Material:
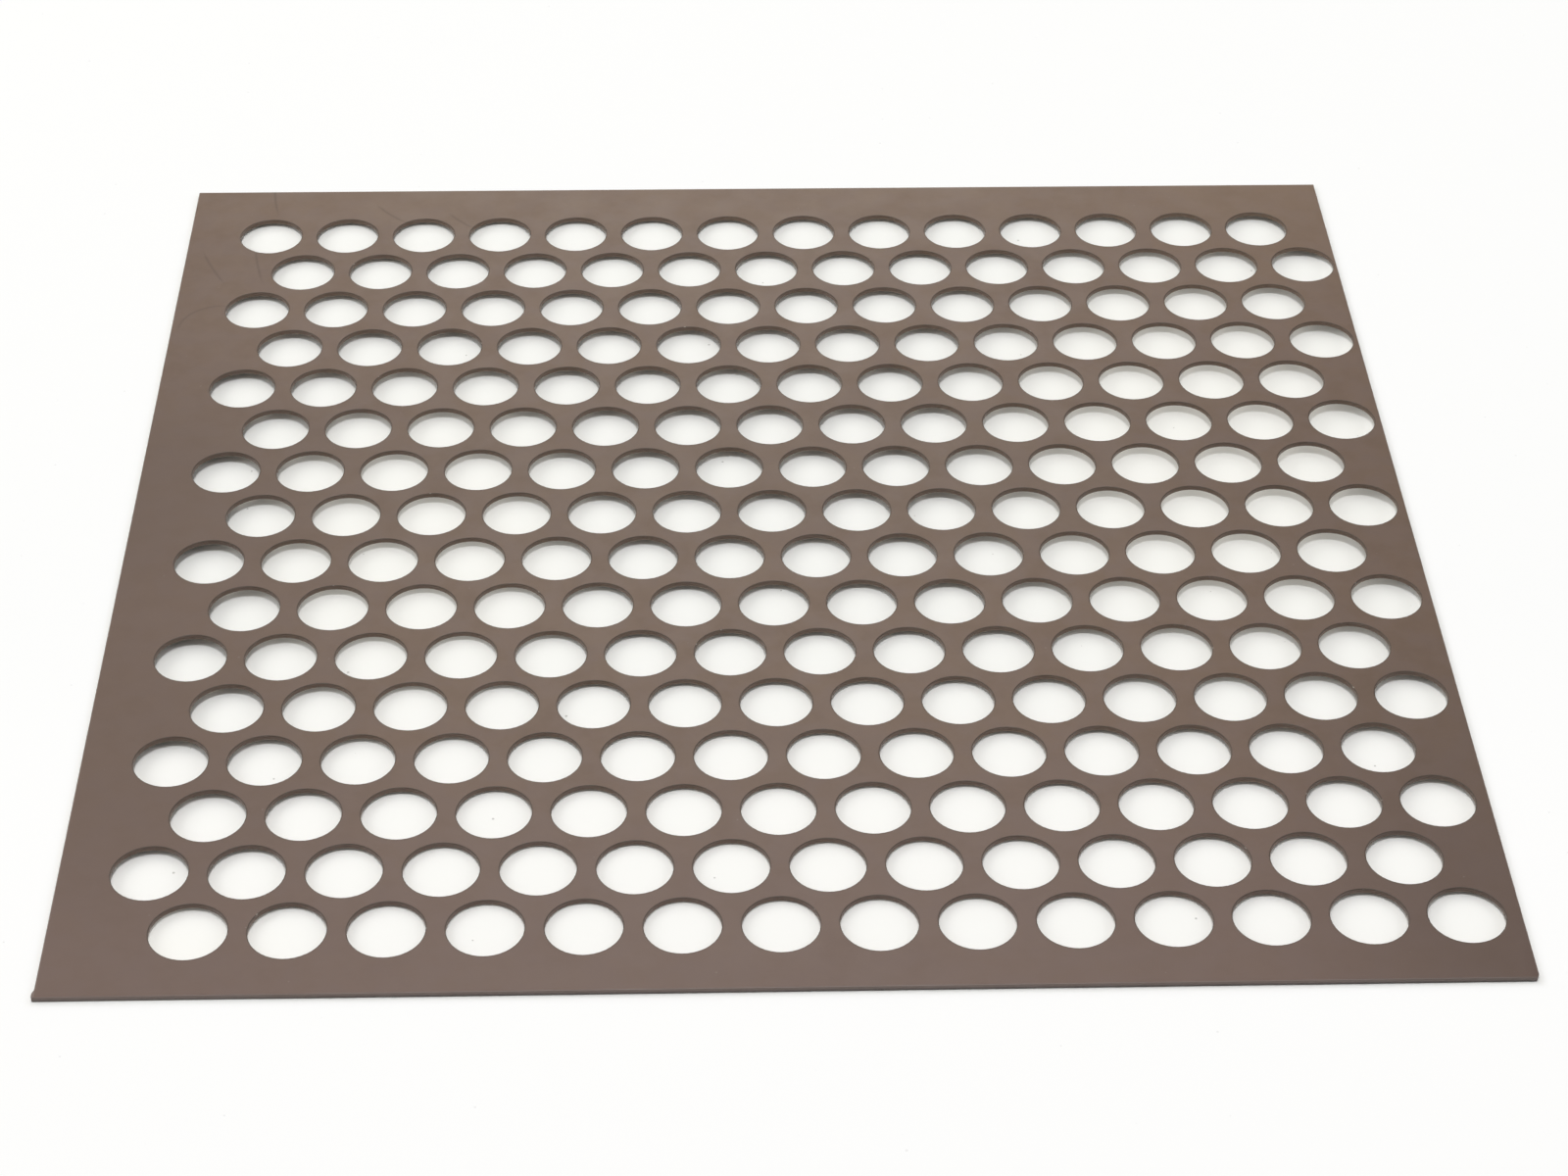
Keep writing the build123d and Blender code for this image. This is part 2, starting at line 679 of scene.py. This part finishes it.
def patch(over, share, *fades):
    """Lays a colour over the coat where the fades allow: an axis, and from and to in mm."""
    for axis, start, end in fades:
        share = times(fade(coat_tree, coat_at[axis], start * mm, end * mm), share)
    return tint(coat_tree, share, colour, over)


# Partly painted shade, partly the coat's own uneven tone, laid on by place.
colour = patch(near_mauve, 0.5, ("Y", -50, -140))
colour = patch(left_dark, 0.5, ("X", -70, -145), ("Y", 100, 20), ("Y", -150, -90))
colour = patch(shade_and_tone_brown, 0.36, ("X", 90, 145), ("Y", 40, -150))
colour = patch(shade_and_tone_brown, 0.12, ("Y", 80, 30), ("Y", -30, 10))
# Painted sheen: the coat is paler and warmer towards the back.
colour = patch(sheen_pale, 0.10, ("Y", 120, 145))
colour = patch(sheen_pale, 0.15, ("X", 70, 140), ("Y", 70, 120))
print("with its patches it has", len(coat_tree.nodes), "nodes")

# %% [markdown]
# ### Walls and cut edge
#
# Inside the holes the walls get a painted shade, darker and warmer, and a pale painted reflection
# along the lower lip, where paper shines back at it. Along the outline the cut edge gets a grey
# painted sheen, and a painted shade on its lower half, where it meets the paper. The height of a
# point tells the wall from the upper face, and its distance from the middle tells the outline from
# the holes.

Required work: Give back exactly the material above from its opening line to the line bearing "its patches it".

Output for this exercise:
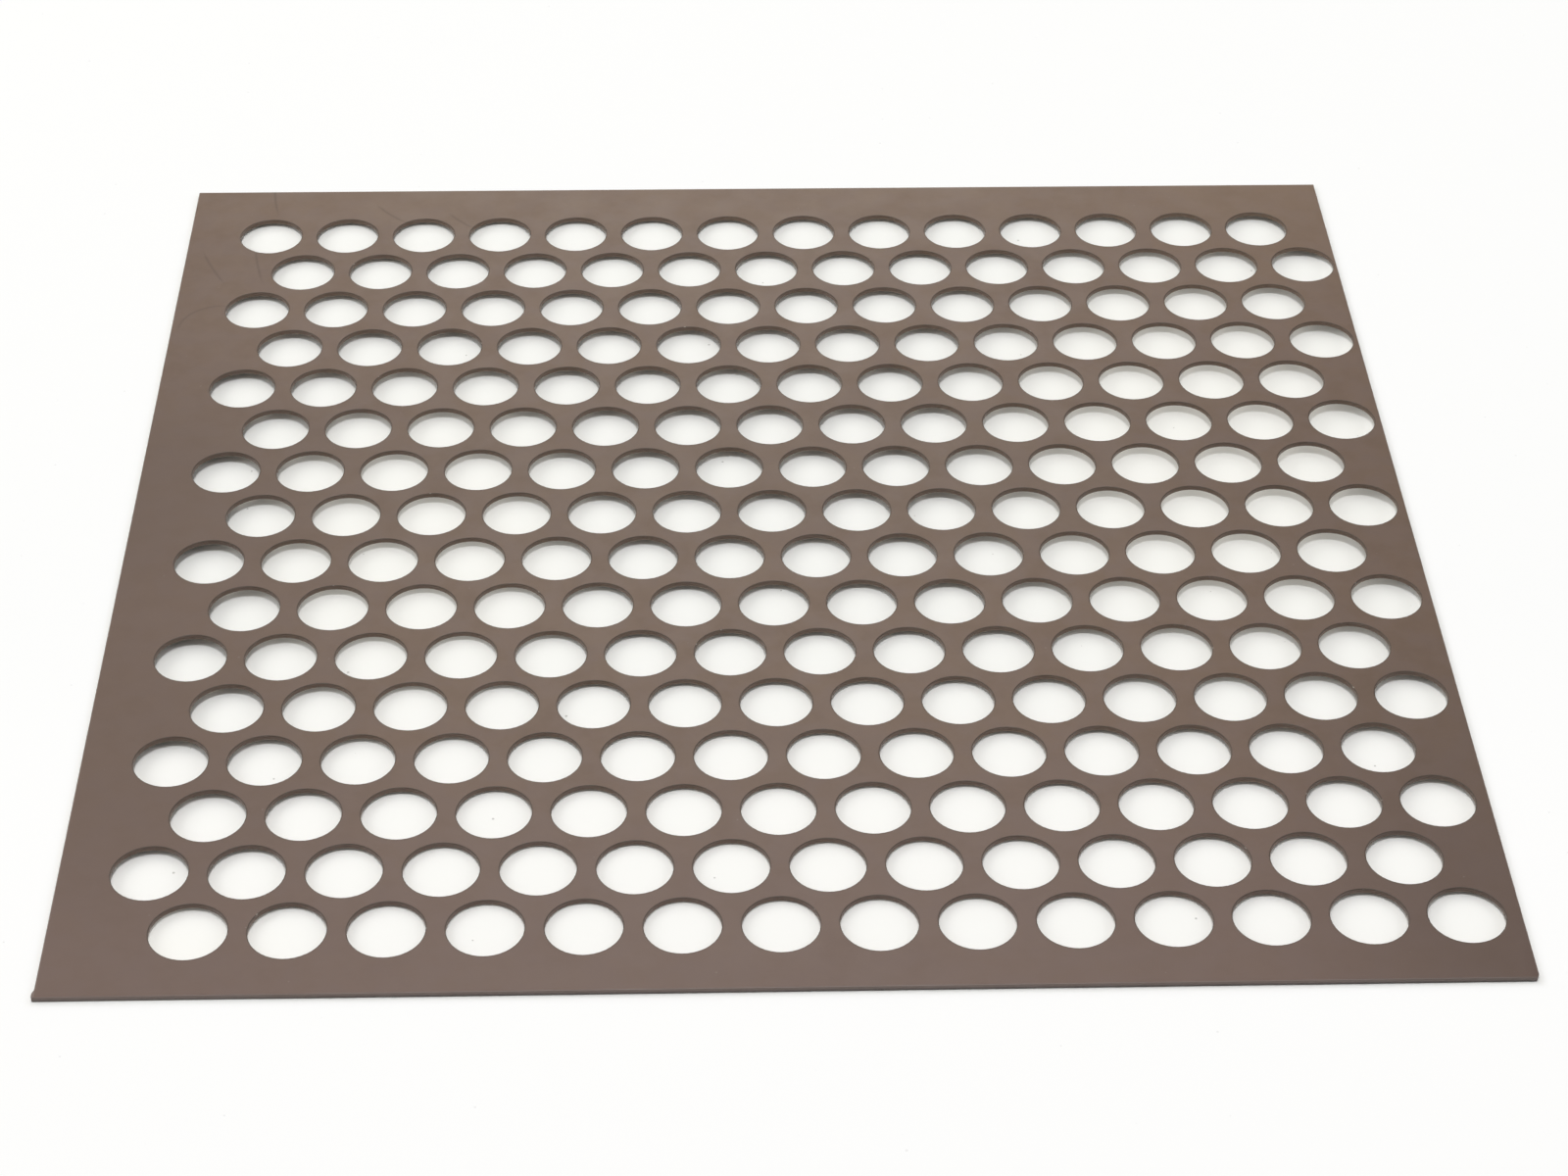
Keep writing the build123d and Blender code for this image. This is part 2, starting at line 679 of scene.py. This part finishes it.
def patch(over, share, *fades):
    """Lays a colour over the coat where the fades allow: an axis, and from and to in mm."""
    for axis, start, end in fades:
        share = times(fade(coat_tree, coat_at[axis], start * mm, end * mm), share)
    return tint(coat_tree, share, colour, over)


# Partly painted shade, partly the coat's own uneven tone, laid on by place.
colour = patch(near_mauve, 0.5, ("Y", -50, -140))
colour = patch(left_dark, 0.5, ("X", -70, -145), ("Y", 100, 20), ("Y", -150, -90))
colour = patch(shade_and_tone_brown, 0.36, ("X", 90, 145), ("Y", 40, -150))
colour = patch(shade_and_tone_brown, 0.12, ("Y", 80, 30), ("Y", -30, 10))
# Painted sheen: the coat is paler and warmer towards the back.
colour = patch(sheen_pale, 0.10, ("Y", 120, 145))
colour = patch(sheen_pale, 0.15, ("X", 70, 140), ("Y", 70, 120))
print("with its patches it has", len(coat_tree.nodes), "nodes")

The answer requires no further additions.